* **DIRECTION**: Copy all lines in which the word "that" can be found.

* **RECORDED DATA**:
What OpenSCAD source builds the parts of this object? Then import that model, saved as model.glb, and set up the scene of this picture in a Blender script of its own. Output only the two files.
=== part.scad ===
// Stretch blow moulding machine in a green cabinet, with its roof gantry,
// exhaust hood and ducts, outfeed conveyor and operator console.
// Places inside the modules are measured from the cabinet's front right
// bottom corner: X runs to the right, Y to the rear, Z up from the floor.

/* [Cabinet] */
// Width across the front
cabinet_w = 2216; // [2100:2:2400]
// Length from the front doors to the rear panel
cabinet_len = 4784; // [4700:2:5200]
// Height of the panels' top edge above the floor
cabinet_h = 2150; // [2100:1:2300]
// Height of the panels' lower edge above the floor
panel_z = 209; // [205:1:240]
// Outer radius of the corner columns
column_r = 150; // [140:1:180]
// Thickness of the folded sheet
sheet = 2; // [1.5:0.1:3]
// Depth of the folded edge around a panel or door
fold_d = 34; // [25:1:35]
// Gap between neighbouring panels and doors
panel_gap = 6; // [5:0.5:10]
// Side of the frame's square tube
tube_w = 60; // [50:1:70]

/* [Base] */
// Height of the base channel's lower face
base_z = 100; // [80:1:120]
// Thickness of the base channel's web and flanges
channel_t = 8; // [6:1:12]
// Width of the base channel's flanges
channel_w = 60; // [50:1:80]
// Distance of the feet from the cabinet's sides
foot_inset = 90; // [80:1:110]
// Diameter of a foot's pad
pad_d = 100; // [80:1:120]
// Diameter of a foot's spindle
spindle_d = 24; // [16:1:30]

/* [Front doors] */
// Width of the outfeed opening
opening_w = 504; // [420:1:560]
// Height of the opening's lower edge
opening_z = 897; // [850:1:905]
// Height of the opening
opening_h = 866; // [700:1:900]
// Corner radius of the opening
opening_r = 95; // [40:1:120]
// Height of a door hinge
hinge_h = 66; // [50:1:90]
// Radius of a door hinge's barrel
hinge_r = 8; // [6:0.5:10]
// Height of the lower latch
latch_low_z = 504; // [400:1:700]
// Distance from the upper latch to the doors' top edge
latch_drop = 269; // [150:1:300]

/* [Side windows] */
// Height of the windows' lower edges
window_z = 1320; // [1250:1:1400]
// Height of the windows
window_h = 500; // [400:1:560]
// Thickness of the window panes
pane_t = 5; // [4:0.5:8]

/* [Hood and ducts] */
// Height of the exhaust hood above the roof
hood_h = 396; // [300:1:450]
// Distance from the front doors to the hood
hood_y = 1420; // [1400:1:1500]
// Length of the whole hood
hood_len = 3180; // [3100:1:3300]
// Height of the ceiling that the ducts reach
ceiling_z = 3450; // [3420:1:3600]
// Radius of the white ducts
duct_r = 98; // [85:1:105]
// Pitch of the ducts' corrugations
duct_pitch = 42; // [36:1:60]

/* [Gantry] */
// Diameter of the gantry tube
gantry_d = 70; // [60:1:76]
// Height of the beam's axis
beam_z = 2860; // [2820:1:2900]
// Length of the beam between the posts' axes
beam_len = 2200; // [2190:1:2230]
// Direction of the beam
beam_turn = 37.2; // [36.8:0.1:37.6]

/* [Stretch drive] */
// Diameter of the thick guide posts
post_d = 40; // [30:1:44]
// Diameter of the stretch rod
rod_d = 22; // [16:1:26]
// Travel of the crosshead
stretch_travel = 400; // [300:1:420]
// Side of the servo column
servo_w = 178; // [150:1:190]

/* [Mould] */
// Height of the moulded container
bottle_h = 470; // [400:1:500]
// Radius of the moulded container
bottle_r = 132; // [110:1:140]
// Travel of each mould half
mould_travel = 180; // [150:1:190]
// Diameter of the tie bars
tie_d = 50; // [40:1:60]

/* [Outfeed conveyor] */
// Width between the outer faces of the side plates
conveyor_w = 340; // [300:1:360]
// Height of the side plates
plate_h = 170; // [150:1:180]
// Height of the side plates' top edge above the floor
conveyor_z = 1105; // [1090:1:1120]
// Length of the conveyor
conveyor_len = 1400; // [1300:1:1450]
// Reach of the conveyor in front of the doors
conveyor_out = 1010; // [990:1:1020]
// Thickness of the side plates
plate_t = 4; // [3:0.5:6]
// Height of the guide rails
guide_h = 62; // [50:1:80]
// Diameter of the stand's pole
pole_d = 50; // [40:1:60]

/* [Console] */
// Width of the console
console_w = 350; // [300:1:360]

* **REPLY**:
What OpenSCAD source builds the parts of this object? Then import that model, saved as model.glb, and set up the scene of this picture in a Blender script of its own. Output only the two files.
// Height of the ceiling that the ducts reach